Abstract

Nine Mesozoic‐Tertiary basins of different orientations lie along the Argentine continental margin, over a distance exceeding 2,000 km: these are the Salado, Colorado, Valdes, Rawson, San Jorge offshore, North Malvinas (San Julian), West Malvinas and Magallanes (Austral) Basins on the Continental Shelf, together with the Continental Slope. These basins formed following the latest Jurassic — Early Cretaceous extension that accompanied the onset of South Atlantic rifting. Strain was modified by earlier basement fabrics, with consequent transtension. The Cape Fold Belt (Permo‐Triassic) provided a NW‐SE grain to pre‐Mesozoic cover off NE Argentina.

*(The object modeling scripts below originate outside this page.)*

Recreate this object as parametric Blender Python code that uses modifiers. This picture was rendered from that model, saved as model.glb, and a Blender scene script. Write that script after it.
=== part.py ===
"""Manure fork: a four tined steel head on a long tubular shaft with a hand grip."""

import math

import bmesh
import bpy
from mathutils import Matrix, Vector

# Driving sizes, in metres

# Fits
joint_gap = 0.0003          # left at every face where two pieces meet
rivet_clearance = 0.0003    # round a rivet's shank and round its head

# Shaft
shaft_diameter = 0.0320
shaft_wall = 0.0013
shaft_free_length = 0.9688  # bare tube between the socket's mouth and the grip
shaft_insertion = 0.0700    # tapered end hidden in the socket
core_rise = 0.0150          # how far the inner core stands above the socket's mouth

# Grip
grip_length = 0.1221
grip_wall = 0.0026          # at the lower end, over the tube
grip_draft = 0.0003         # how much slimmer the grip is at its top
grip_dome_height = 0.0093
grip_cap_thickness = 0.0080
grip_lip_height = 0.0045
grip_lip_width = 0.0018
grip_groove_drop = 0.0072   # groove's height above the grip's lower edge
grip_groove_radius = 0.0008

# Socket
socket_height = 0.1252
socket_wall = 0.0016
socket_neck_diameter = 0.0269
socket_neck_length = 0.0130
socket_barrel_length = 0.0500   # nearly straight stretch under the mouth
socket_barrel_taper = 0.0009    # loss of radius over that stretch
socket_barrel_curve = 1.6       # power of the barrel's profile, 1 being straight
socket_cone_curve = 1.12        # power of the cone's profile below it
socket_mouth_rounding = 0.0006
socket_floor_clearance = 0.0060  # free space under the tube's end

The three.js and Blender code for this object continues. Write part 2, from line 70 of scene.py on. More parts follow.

In the central‐southern sector, several phases of oblique NEwards Pacific subduction and terrane accretion during the Permo‐Triassic formed back‐arc basins and volcanic belts, producing a more variable fabric orientated close to NNW‐SSE. Atlantic basin fill, of Lower Cretaceous‐Tertiary clastics, was deposited as a result of rift‐shoulder erosion and Atlantic flooding, following eastward tilting. Basin fill thickness is typically 2–4 km, but locally exceeds 6km. The hydrocarbon potential of these basins hinges as much upon the preservation of source rocks within the pre‐rift succession as it does on that of those within the base‐rift succession, and subsequent Atlantic anoxic events.